Целков, любящий литературу, наименее литературный художник из всех фигуративистов, которых я знаю. Цвет — это три четверти содержания его холстов. Но атакующая сочность его цвета тоже политически пугала. В 1965 году впервые была открыта его выставка в Доме культуры института Курчатова, но организаторам здорово влетело. Они вынуждены были публично покаяться в своей идейной незрелости. В 1970 году Дом архитектора организовал выставку-однодневку Целкова. Выставка побила мировой рекорд… скорости выставок — ее закрыли через пятнадцать минут. Некто, помахав красной книжечкой перед носом перепуганного директора, потребовал отключить свет, удалить публику, снять картины. На следующий день Целкова исключили из Союза художников за самовольную (!!) организацию выставки.

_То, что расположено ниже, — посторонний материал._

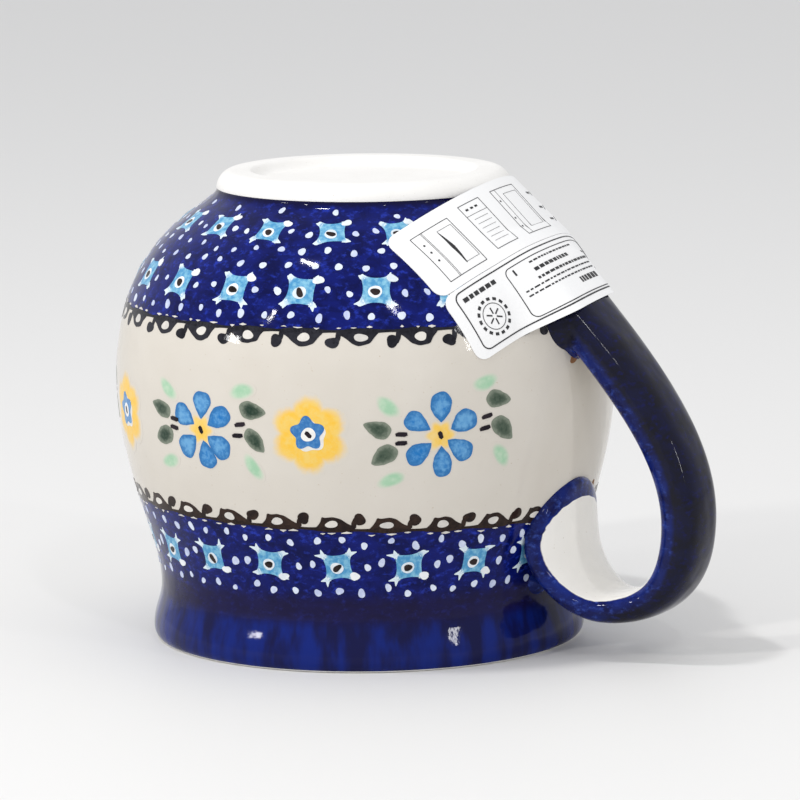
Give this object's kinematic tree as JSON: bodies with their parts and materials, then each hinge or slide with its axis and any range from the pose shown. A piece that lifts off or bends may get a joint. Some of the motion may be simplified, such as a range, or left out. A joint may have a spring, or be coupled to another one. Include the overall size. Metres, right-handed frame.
{
  "type": "stoneware mug",
  "caption": "Round-bellied glazed stoneware mug with a flared lip, a bare foot ring, a strap handle and paper labels, standing on its rim.",
  "frame": {"origin": "centre of the rim's plane, on the mug's axis, which is where it stands", "axes": "+Z from the rim up through the foot ring, because the mug is stored standing on its rim; +X along the handle; a half turn about X puts it the right way up for use"},
  "size_m": [0.1265, 0.1, 0.094],
  "materials": {
    "bare_stoneware": "fired white stoneware, smooth, unglazed, slightly matt",
    "painted_glaze": "clear gloss glaze over hand-stamped cobalt, cream and green decoration",
    "liner_glaze": "warm cream gloss liner glaze",
    "handle_glaze": "cobalt gloss glaze outside, cream on the inner face",
    "label_paper": "smooth white sticker paper with fine black line print"
  },
  "bodies": {
    "root": {"stoneware_body": "bare_stoneware", "outer_glaze": "painted_glaze", "inner_glaze": "liner_glaze", "handle": "handle_glaze", "foot_root_clay": "handle_glaze", "rim_root_clay": "handle_glaze", "care_label": "label_paper", "grade_label": "label_paper"}
  },
  "joints": []
}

Я кинулся выручать товарища — к Фурцевой, тогдашнему министру культуры. Фурцева и на сей раз была в добром настроении. «А что, если нам вот сейчас с ходу махнуть в мастерскую к этому Целкову?» — с энергичной демократичностью предложила она. «Лучше не стоит, Екатерина Алексеевна… — вздохнул я. — Вам будет труднее защищать автора, когда вы увидите его картины…» Фурцева оценила мое предупреждение и при мне сразу позвонила в Союз художников, напустила на себя начальственный гнев. «Это исключение — поспешность, которая может перейти в политическую ошибку», — сказала она в телефонную трубку на ритуальном лексиконе и подмигнула мне.